Era of ever mutating coalitions could be with us for a long time

Jubilee Alliance Party Chairman Noah Wekesa (centre) flanked by Mukurweini MP Kabando wa Kabando, Kabete MP Ferdinand Waititu (left) and Hassan Osman (right) with other members during a press conference at JAP offices in Nairobi on April 6, 2016. PHOTO | ROBERT NGUGI | NATION MEDIA GROUP

What you need to know:

  • The latest innovation seems to be a fallback to regional parties that will control their ethnic bases and then cut power-sharing deals with any of the big coalitions that looks set to win the next election.
  • Gusii leaders led by Senator Chris Obure and lawyer Charles Nyachae have served notice they are fronting their own party to cater for Kisii and Nyamira counties.
  • The Coast region has been grappling for years with the challenge of uniting under one homegrown party, so far unsuccessfully.

The recent call from the Cord leadership for a so-called rotational presidency was not the first time the unusual idea was being broached. The earliest politician to do it was the late Elijah Mwangale of Bungoma in the mid-80s.

His theory was that every ethnic community would somehow take turns at the helm so that – in the vivid phrase he used – they each “get to taste the Presidency.”

I think Mwangale fancied himself coming next after Daniel arap Moi in the tasting. He liked to remind everybody that the Luhya were the second most populous group in the country.

Simeon Nyachae of Kisii had an equally novel proposal when he sought to run for president in 2002.

To counter the pressure to back one opposition candidate under Narc, he suggested that two elders from each community be assembled to select a joint candidate.

He knew the tyranny of numbers his main rivals could marshal if it came to open nominations put his electoral base at a disadvantage.

Mwangale’s idea was floated during the single party era, when it probably made some perverse sense.

It has been variously pointed out how it would be impractical to implement it today.

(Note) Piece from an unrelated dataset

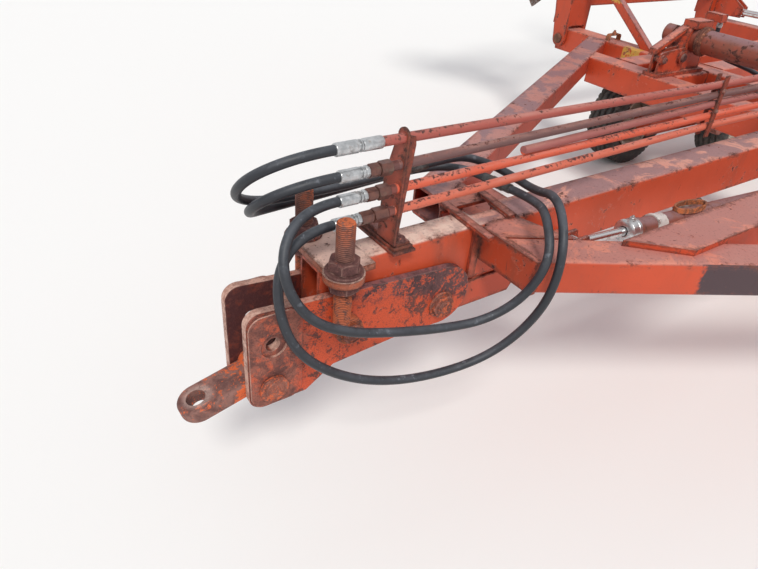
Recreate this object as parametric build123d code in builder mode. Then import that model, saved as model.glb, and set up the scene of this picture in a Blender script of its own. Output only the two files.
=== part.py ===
from build123d import *
import math
import os

os.makedirs("parts", exist_ok=True)

# Frame: +X forward along the tongue, +Y to the machine's left, +Z up, ground at z = 0.
# Stations are distances in millimetres behind the hitch eye, heights are above the ground.

# Driving dimensions
frame_top = 880.0
running_gap = 0.05
seat_gap = 0.3
tube = 152.0
front_tube_front = 2991.0
middle_tube_front = 3470.0
rear_tube_front = 5250.0

# V blades
blade_half = 762.0
blade_sweep = 50.0
blade_chord = 190.0
blade_rise = 52.0
blade_thickness = 12.0
blade_nose_ahead = 210.0

# Hitch eye: a bar that hangs nose down from its pin
eye_pin_station = 185.0
eye_pin_z = -312.0
eye_bar_half = 54.0
eye_bar_thickness = 46.0
eye_bar_pitch = 14.0
eye_length = 190.0
eye_round = 9.0

# The origin is midway between the bar's nose and the tips of the rear blades
pitch = math.radians(eye_bar_pitch)
sweep_angle = math.radians(blade_sweep)
eye_nose = ((eye_length + eye_bar_half - eye_round) * math.cos(pitch)
            + (eye_bar_thickness / 2 - eye_round) * math.sin(pitch) + eye_round - eye_pin_station)
blade_depth = blade_half / math.tan(sweep_angle) + blade_chord * math.sin(sweep_angle)
rear_reach = rear_tube_front + tube / 2 - blade_nose_ahead + blade_depth
eye_x = (rear_reach - eye_nose) / 2


def aft(station):
    """X of a place that lies this far behind the hitch eye."""
    return eye_x - station


def up(height):
    """Z of a place that lies this far above the frame's top face."""
    return frame_top + height


def side_plane(y):
    """Upright plane across Y whose sketch axes are X and Z."""
    return Plane.XZ.offset(-y)


def save(piece, name):
    """Label a finished piece and write it to its own file."""
    piece.label = name
    export_step(piece, f"parts/{name}.step")


def both_sides(piece):
    """A left-hand piece together with its mirror image on the right."""
    with BuildPart() as pair:
        add(piece)
        mirror(about=Plane.XZ)
    return pair.part


# Square and rectangular tubes of the frame: height 152, corners rounded
tube_wall = 10.0
corner = 12.0

stub_width = 102.0
stub_height = 203.0
stub_front = 340.0
stub_rear = 1056.0
stub_hollow = 420.0
pocket_front = 917.0
pocket_rear = 1046.0
pocket_left = -14.0
pocket_depth = 150.0
beam_width = 127.0
beam_height = 178.0

front_tube_rear = front_tube_front + tube
middle_tube_rear = middle_tube_front + tube
rear_tube_rear = rear_tube_front + tube

leg_width = 135.0
leg_height = 112.0
leg_angle = 29.0
leg_start_station = 899.0
leg_start_outer = 282.0
left_leg_front = 925.0
right_leg_front = 900.0
right_leg_hollow = 240.0

inner_rail = 858.0
rail_gap = 123.0
outer_rail = inner_rail + tube + rail_gap
hinge_y = 1945.0
hinge_drop = 70.0
hinge_end = 38.0

# Tongue: a narrow stub, open at its front, running into the deeper beam
with BuildPart() as tongue_beam:
    with BuildSketch(Plane.YZ.offset(aft(stub_rear))):
        with Locations((0, up(-stub_height / 2))):
            Rectangle(stub_width, stub_height)
    extrude(amount=stub_rear - stub_front)
    fillet(tongue_beam.edges().filter_by(Axis.X), corner)
    with BuildSketch(Plane.YZ.offset(aft(stub_front))):
        with Locations((0, up(-stub_height / 2))):
            Rectangle(stub_width - 2 * tube_wall, stub_height - 2 * tube_wall)
    extrude(amount=-stub_hollow, mode=Mode.SUBTRACT)
    with BuildSketch(Plane.XY.offset(up(-pocket_depth))):
        with Locations((aft((pocket_front + pocket_rear) / 2), pocket_left - stub_width / 2)):
            Rectangle(pocket_rear - pocket_front, stub_width)
    extrude(amount=pocket_depth + 1, mode=Mode.SUBTRACT)
    with BuildSketch(Plane.YZ.offset(aft(front_tube_front))):
        with Locations((0, up(-beam_height / 2))):
            RectangleRounded(beam_width, beam_height, corner)
    extrude(amount=front_tube_front - stub_rear)
save(tongue_beam.part, "tongue_beam")

# Hitch body: two side plates that straddle the stub, with cheeks in front for the eye, and the
# plates welded between them
side_inner = 55.0
side_thickness = 24.0
side_outer = side_inner + side_thickness
cheek_pad = 9.0
cheek_outer = side_outer + cheek_pad
cheek_front = 117.0
cheek_top = -51.0
cheek_bottom = -378.0
cheek_rear = 276.0
cheek_round = 40.0
eye_pin_radius = 30.0
eye_pin_head = 42.0
eye_pin_head_height = 14.0
upper_bore_station = 190.0
upper_bore_z = -167.0
upper_bore_radius = 21.0
upper_bore_seat = 38.0
upper_bore_seat_depth = 7.0
pivot_station = 764.0
pivot_z = -232.0
pivot_radius = 25.0
pivot_head = 45.0
pivot_head_height = 30.0
cross_plate = 24.0
cross_plate_height = 200.0
cross_plate_z = -215.0
floor_plate_rear = 590.0
floor_plate_length = 200.0
floor_plate_z = -290.0
pad_border = 3.0
pad_drop = 4.0
pad_height = 307.0
screw_station = 381.0
screw_y = 109.0
screw_radius = 25.5
screw_top = 168.0
screw_pin_station = 401.0
screw_pin_z = -172.0
screw_pin_radius = 22.0
screw_pin_head = 30.0
screw_pin_head_height = 10.0
trunnion_proud = 1.0
screw_eye_radius = 42.0
screw_eye_inner = 92.0
screw_eye_outer = 128.0


side_front_corner = (290.0, -378.0)
side_top_step = -66.0
side_lug_station = 768.0
side_lug_z = -204.0
side_lug_round = 104.0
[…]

There would be too many impediments, too many unanswered questions. Who would determine the roster of rotation? Who would prevent others from jumping the queue in these days of popular democratic voting? And that’s just the beginning.

The latest innovation seems to be a fallback to regional parties that will control their ethnic bases and then cut power-sharing deals with any of the big coalitions that looks set to win the next election.

Budalang’i MP Ababu Namwamba has created a huge racket in western Kenya as a prelude to such a move. He is saying so openly.

Yet there is the small matter of a clutch of other competing parties in the same region he will have to somehow navigate through.

There is Musalia Mudavadi’s Amani Congress. There is Ford Kenya which, despite Moses Wetang’ula’s expansive ambitions, is essentially a Western party.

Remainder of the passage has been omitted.